§ **Requirements**
Beginning with the first line of the data below, extract each line up to and including the one containing "return FRONT_T + BLOCK_H * block - crease". Copy them exactly and add nothing.

§ **Material provided**
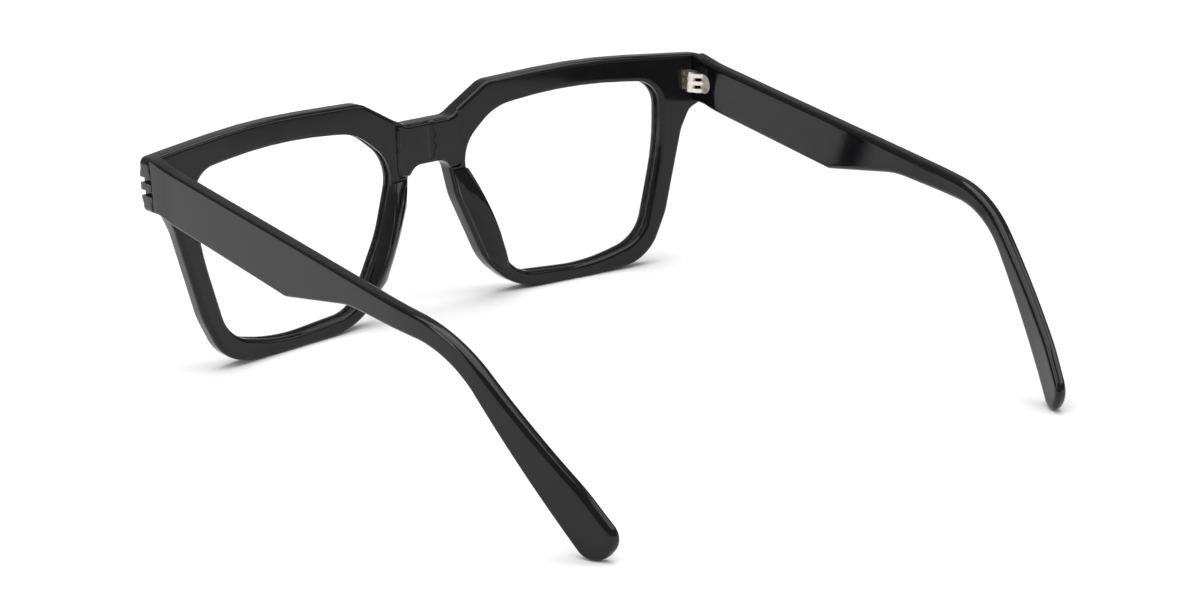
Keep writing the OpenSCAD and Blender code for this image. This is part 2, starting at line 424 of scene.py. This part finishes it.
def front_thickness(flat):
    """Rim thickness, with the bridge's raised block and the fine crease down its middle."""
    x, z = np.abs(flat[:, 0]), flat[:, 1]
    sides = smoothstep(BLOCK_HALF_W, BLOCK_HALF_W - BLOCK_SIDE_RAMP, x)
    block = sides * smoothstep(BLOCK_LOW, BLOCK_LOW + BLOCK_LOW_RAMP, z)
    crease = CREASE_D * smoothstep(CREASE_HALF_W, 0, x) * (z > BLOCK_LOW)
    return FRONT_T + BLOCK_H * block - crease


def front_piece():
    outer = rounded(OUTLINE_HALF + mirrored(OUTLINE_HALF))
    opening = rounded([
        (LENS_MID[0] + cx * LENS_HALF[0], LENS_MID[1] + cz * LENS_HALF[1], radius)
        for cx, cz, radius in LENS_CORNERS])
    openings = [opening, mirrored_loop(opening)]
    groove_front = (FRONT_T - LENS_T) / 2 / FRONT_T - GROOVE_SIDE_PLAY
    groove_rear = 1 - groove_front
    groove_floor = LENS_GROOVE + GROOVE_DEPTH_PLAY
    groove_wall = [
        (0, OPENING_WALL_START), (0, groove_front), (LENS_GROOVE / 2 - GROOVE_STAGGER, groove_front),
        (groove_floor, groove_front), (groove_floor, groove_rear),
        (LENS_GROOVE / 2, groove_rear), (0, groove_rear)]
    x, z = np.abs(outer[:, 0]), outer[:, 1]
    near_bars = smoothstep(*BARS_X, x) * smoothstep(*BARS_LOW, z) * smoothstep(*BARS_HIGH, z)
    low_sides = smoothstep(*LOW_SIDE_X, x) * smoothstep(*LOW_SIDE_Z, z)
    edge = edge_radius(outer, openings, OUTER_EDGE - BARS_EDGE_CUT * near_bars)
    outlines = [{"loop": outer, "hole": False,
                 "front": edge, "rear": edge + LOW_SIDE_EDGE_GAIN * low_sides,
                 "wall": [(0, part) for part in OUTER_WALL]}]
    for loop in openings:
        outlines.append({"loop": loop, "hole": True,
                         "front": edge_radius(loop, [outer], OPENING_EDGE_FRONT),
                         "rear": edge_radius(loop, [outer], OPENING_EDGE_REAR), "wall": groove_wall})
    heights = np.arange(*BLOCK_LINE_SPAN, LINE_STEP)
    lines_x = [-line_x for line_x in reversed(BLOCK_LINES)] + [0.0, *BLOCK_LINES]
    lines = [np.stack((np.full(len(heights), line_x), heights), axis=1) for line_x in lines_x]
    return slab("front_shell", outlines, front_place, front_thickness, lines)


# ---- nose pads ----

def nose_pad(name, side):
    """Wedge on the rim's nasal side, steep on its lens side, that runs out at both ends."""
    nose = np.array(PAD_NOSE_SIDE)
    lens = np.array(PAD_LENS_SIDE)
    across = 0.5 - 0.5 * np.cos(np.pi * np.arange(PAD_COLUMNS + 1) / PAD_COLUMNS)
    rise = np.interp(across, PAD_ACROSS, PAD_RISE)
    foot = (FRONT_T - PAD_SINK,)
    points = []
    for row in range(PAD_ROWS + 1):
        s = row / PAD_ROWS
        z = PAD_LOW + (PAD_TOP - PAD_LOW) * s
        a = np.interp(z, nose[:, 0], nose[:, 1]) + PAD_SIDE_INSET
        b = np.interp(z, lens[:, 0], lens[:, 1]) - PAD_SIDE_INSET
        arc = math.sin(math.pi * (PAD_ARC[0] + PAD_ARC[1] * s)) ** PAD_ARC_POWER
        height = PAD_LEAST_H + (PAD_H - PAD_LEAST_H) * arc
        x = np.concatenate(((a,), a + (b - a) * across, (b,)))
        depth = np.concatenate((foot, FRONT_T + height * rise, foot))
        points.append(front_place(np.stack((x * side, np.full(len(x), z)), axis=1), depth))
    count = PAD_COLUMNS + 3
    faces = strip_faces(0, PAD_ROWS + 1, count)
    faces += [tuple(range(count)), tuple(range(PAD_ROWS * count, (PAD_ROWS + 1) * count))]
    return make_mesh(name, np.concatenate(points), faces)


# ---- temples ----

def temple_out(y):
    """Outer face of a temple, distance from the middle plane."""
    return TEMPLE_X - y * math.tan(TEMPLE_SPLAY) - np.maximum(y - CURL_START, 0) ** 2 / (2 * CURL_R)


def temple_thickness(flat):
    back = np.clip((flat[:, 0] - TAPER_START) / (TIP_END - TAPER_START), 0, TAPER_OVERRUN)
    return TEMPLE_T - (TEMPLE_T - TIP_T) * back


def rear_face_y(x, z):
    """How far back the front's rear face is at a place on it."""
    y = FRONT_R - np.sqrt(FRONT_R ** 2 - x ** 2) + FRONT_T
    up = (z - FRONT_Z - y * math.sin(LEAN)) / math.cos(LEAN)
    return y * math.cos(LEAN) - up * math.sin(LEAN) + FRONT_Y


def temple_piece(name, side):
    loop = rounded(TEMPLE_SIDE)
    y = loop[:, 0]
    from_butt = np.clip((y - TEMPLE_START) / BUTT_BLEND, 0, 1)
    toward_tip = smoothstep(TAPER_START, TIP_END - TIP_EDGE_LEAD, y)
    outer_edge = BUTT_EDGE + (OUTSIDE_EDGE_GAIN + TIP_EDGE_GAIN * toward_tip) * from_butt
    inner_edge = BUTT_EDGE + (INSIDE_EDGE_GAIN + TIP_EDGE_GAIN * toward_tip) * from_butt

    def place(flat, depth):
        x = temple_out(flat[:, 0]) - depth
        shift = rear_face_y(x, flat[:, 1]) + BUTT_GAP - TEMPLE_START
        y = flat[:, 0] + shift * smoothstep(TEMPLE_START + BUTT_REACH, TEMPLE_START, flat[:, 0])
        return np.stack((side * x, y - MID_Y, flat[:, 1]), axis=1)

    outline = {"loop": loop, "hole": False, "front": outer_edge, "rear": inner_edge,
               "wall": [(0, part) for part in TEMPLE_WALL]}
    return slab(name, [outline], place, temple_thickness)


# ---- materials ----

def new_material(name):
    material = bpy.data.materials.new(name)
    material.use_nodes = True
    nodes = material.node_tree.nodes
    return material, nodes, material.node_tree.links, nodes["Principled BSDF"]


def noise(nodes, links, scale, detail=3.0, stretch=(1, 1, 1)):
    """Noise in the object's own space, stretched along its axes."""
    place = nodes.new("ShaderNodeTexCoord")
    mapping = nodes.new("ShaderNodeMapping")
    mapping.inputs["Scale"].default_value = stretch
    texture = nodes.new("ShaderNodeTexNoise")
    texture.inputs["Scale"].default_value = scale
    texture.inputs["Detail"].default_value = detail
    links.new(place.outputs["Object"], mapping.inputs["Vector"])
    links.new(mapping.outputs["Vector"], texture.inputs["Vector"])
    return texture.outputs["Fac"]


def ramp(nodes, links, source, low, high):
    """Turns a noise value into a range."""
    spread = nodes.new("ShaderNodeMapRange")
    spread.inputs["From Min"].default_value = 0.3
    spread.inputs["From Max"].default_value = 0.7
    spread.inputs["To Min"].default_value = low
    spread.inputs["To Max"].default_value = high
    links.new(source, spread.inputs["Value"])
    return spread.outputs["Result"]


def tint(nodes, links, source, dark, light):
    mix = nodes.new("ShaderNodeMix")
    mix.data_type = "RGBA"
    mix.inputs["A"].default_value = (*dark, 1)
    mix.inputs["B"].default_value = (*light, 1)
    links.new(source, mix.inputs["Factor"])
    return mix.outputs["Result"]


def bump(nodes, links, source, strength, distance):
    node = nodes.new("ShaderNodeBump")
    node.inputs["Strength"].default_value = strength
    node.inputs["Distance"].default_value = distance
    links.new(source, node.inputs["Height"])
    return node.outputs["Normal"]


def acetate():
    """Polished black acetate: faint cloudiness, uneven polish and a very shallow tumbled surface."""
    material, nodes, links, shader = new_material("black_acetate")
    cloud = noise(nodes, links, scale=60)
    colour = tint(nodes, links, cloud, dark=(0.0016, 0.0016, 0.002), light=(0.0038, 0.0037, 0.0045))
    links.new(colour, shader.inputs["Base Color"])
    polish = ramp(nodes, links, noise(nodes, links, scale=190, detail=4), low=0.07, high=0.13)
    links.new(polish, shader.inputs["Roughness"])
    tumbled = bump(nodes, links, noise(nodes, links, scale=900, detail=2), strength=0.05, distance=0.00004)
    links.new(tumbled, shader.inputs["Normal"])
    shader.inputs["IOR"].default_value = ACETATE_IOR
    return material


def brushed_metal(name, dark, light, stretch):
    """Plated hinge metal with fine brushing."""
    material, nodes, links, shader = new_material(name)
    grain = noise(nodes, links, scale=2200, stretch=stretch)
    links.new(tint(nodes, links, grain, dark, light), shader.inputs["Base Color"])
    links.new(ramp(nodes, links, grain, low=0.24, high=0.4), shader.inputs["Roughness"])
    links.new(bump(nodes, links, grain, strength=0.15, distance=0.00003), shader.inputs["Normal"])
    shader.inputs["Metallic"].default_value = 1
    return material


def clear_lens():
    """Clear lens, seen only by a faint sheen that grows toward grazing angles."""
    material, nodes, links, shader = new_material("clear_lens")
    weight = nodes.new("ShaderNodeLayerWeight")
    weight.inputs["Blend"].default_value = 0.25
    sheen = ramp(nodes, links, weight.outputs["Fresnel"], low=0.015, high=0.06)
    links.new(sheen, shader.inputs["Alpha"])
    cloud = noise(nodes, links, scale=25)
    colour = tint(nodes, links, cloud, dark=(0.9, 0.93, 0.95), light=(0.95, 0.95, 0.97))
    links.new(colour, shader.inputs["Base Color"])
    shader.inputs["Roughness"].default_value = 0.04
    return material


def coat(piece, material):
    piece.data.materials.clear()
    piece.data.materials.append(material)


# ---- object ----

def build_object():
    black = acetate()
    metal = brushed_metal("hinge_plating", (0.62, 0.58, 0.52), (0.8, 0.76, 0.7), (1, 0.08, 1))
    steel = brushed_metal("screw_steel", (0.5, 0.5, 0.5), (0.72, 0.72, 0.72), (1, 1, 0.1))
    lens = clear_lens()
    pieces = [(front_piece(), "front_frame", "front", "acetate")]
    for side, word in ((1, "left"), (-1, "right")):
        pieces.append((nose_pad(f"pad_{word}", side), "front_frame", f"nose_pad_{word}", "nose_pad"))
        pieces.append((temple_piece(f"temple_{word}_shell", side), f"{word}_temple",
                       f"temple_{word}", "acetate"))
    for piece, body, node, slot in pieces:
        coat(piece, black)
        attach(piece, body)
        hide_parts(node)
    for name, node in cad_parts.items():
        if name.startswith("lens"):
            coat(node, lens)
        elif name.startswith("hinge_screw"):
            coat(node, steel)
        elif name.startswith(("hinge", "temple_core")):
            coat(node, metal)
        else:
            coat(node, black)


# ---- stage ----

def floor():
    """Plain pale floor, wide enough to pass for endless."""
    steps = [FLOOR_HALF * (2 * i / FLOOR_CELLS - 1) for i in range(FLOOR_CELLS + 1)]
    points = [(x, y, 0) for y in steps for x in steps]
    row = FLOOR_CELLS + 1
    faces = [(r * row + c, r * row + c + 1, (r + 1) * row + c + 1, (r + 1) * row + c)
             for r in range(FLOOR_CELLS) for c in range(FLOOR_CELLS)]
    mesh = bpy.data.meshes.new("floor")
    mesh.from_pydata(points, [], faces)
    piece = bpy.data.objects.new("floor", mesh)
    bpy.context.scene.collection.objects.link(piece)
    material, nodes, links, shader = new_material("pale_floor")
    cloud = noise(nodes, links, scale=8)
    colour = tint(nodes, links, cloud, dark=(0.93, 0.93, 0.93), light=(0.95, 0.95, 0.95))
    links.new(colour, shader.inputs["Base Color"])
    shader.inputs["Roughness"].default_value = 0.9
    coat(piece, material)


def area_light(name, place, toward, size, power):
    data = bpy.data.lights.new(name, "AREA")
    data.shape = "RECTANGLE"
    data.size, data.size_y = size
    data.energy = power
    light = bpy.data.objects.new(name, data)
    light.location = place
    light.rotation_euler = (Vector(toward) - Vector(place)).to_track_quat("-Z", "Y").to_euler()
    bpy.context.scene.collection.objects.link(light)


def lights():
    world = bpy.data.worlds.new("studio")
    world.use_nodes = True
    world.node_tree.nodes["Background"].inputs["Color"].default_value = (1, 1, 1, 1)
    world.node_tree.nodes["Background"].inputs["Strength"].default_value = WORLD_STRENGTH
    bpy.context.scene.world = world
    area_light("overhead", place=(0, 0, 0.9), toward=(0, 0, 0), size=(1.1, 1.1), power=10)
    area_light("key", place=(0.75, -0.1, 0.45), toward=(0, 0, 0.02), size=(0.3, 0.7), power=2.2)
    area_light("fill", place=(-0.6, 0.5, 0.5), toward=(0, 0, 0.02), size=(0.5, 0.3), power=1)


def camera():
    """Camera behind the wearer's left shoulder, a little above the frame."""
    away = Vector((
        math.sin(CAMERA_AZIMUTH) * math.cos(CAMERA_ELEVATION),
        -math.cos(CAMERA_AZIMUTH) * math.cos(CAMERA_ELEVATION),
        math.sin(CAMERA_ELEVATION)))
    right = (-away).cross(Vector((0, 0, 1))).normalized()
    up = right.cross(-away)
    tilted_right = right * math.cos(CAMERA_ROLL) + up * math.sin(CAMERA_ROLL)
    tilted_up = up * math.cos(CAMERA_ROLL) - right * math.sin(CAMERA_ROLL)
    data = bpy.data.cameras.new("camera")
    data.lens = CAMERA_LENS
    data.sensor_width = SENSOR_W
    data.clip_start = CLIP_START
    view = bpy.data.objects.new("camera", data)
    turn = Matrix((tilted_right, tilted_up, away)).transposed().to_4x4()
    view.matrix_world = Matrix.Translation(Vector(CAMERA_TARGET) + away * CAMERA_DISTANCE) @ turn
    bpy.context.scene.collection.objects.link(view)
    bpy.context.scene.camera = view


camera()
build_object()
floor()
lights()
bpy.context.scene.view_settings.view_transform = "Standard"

§ **Response**
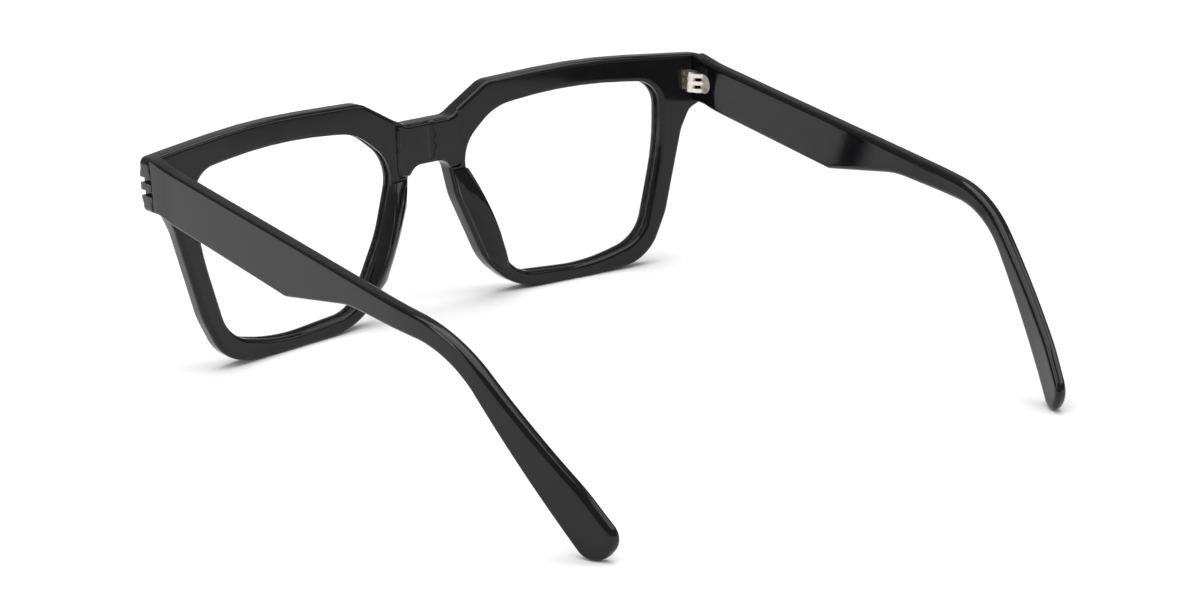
Keep writing the OpenSCAD and Blender code for this image. This is part 2, starting at line 424 of scene.py. This part finishes it.
def front_thickness(flat):
    """Rim thickness, with the bridge's raised block and the fine crease down its middle."""
    x, z = np.abs(flat[:, 0]), flat[:, 1]
    sides = smoothstep(BLOCK_HALF_W, BLOCK_HALF_W - BLOCK_SIDE_RAMP, x)
    block = sides * smoothstep(BLOCK_LOW, BLOCK_LOW + BLOCK_LOW_RAMP, z)
    crease = CREASE_D * smoothstep(CREASE_HALF_W, 0, x) * (z > BLOCK_LOW)
    return FRONT_T + BLOCK_H * block - crease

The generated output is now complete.